Friday, March 27, 2015
A little clarification 3
Even without that, any contradiction between purchasing a firearm during our current time and any future laws against the spreading and empowering the capability to kill by them is limited to how the type of purchased weapon and the intended use for which it was purchased can fit any future restrictions by such laws. For example, the basic shotgun can be required to be much heavier than what it is and be the size of a washing machine and it can still be sufficient for the home defense purpose for which it was purchased. It can also be required to be made inoperable outside a very limited range of fixed location physical or wireless connection and it can still be sufficient for that purpose.
Thursday, March 26, 2015
A little clarification 2
Although I am not responsible for reckless or careless understanding to my position, here is what I said in the past and it shows how what I wrote in the post below is not something new to my position.
Wednesday, March 25, 2015
A little clarification
I mentioned this when I was posting in a discussion board.
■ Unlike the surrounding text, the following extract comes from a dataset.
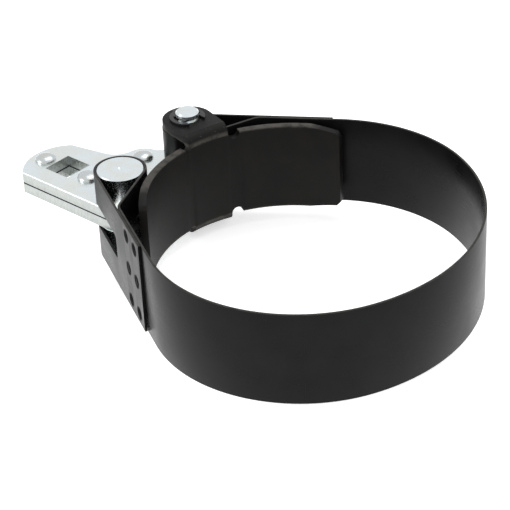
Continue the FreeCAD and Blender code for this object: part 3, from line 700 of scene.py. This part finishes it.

My general position regarding firearms ownership is about the system not the individual. It generally has nothing to do with the individual choosing to have or not have a firearm as long as the law still allows that.
In addition, for my second amendment interpretation argument, which I have been concentrating on for sometime, I could even be the most believer in having laws allowing such ownership but still believe that the second amendment does not impose that.